煙 草

「え?たばこを吸うことは病気?」という声が聞こえてきそうですが、ニコチン中毒というだけでも、立派な病気ですし、狭心症や心筋梗塞などの「虚血性心疾患」のリスクファクターのひとつであることがわかってきました。また一部の肺癌や咽喉頭癌の直接的な原因とされているのは、今更いう必要もないえでしょう。

ここでは、癌との関連の話は別の機会にするとして、虚血性心疾患との関連について、話を進めていきたいと思います。

さて、僕たちの体中に酸素や栄養素を運んでくれているものは血液です。その血液が流れる管は血管です。今まで、その血管は単なるパイプの機能しかないと思われていたのですが、血管の内側の壁に当たる「血管内皮」という部分が、大変重要な機能を果たしていることがわかってきました。

血管にかかる圧力を血圧というわけですが、血圧が高くなったり低くなったりする変動をとらえて、血管を弛緩させたり、収縮させたりして血圧を調節する機能があったり、また、長い間負荷がかかる血管を守ろうとして、様々な増殖を促す因子を出して、血管を厚くさせたり、逆にそれを阻害する因子を出したりしています。

言い換えれば、絶えず安定して血液を送る微調節を血管内皮が行っているということがいえます。

しかし、その血管内皮は非常に薄い構造をしていて、絶えず傷がついてしまっています。

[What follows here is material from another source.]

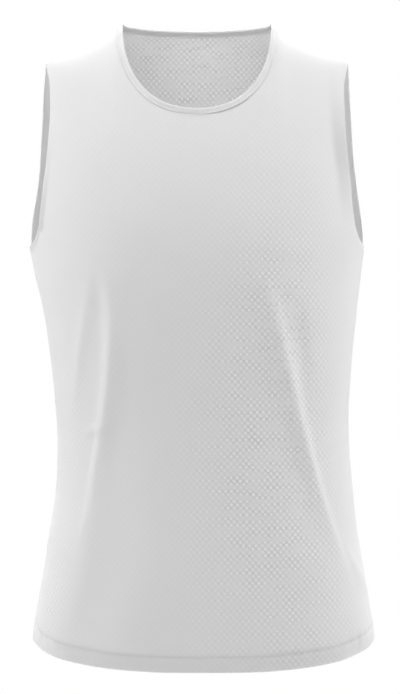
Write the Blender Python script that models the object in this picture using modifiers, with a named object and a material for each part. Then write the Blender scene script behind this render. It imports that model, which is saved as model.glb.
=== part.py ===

長い間、高血圧が続いたりするとそれだけで、傷だらけになってしまいます。また、糖尿病になると、血管内皮が傷つきやすいということも知られています。そうするとうまく、その微調節機能が働かなくなります。

さて、たばこを吸うと・・・この、高血圧や糖尿病と同じく、血管内皮に傷をつけることがわかっています。海外で行われた大規模な臨床試験においても、喫煙習慣がある人の方が心筋梗塞などの虚血性心疾患による死亡率が高かったということが示されています。

少しぐらいの傷であれば、内皮であっても自分自身で修復しようとする機能が備わってます。しかし、長年、高血圧や糖尿病、そして喫煙によって内皮が慢性的に傷つけられていると、その機能すら破綻してしまい、最初に申し上げた狭心症や心筋梗塞などの虚血性心疾患につながってしまうわけであります。

たばこは止めるにこしたことはありません。